If you're an active dog parent who spends a lot of time outside with your pup, you probably don't want to let a little bad weather ruin your good time. Walking a dog in the rain can be enjoyable, but your dog might take some coaxing to join in on the fun. Here are a few ways to get your dog comfortable with being wet and make sure your house and car stay clean once the walk is over.
Coaxing Your Dog Out in Rainy Weather
Your dog may love being active but understandably shudder at the idea of walking or running in the rain. After all, most humans would choose an indoor gym day over a soggy outdoor run. Yet there are times when it may be unavoidable; for example, you may find yourself stuck outside in the middle of a walk when it starts raining, or you may be following a physical activity regimen and can't skip a walk just because of a little rain. You might possibly be in a rainy region or season where it rains for days on end and depriving your dog of a walk for that long can create problems both for his exercise and his sanity.
The best way to encourage your dog to get comfortable with the weather is to expose him to it at a young age. Your behavior and actions will influence your pet's; if he sees that you're having a good time, he may follow suit. However, not all puppies are properly introduced to inclement weather, and if you've adopted an older dog, you'll need to approach this differently.
Start small by taking him out to relieve himself or for one-minute walks in the rain. Gradually increase the length of each walk to help him gain confidence in walking in bad weather. You could try investing in doggy rain gear to help prevent your pet from getting too wet, which is probably what's bothering him the most. Finally, make sure to help dry off your pet as soon as he gets home. If he's sure that he won't be drenched forever, he may begin to think of walks in the rain as a temporary inconvenience.
What Dog Rain Gear Is Best for Your Pet?
If you know your dog is going to be spending a lot of time walking or running with you in the rain, try bringing him with you to a pet store so he can try on the dog rain gear before you buy it. Walk him up and down the aisle to assess his level of comfort. Wearing a dog raincoat may feel strange to him, but you should be able to tell whether or not he will adjust or completely reject the rain gear he's trying on.

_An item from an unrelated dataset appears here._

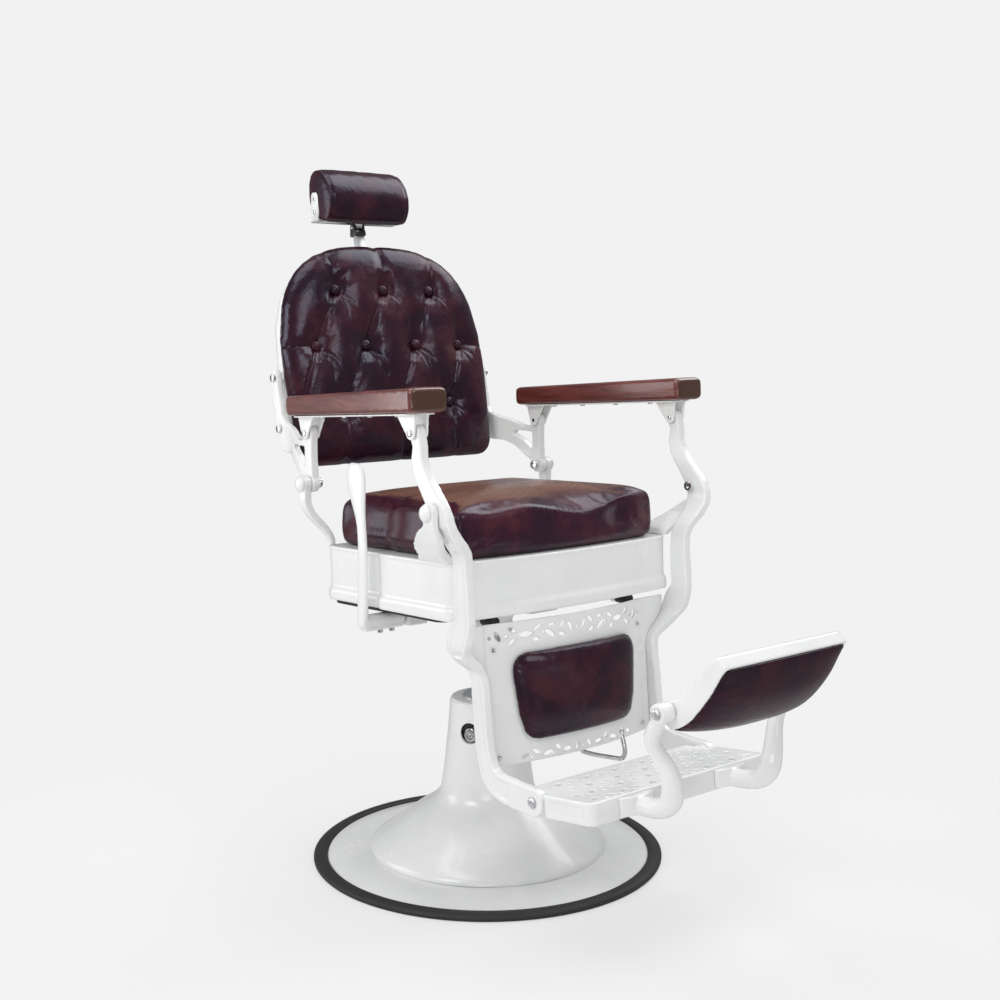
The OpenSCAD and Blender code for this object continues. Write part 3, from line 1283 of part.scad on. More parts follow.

Raincoats are one of the most popular items for pets who spend time in wet weather, but there are also other additional options to consider, such as umbrellas that attach to their leashes or harnesses. Dog rain boots are another option to help keep your pet's feet and legs from getting wet, though not many dogs enjoy wearing them. In fact, some will outright refuse, which is why it's best to allow your pet to try the gear on before making your purchase.
Keeping Your Car and Home Clean and Dry
Let's face it: Even with the best dog rain gear, if you're walking a dog in the rain, he may still get wet. Whether it's muddy paws or a drippy tail, there's a possibility that your surroundings will get dirty or wet in the aftermath. So how can you keep your dog from tracking in mud after your time outdoors?
First, be prepared with a dry towel and a wet cloth to wipe down his paws and legs if they get muddy. If your dog has long hair, consider blow-drying it on a cool setting as soon as he gets home. Finally, set boundaries with your pet about where he is allowed to venture in your home if his fur is wet. This may mean training him not to jump on the couch until he's dry or blocking off other areas such as bedrooms.
If your walk was at a local dog park and you have to drive back home, consider investing in a dog car seat covering. Not only are these great for trapping the hair of dogs that shed a lot, but they can also help save you the hassle of having to shampoo your seats clean of muddy dog paws, as most are machine washable. Be sure to check out these tips on how to keep the wet dog smell out of your car.
Your dog loves spending time with you, but it might take some time to get him to feel comfortable walking in bad weather. Take it slow at first, and purchase rain gear he's comfortable in. Then, walking a dog in the rain can be as easy as it is in fairer weather.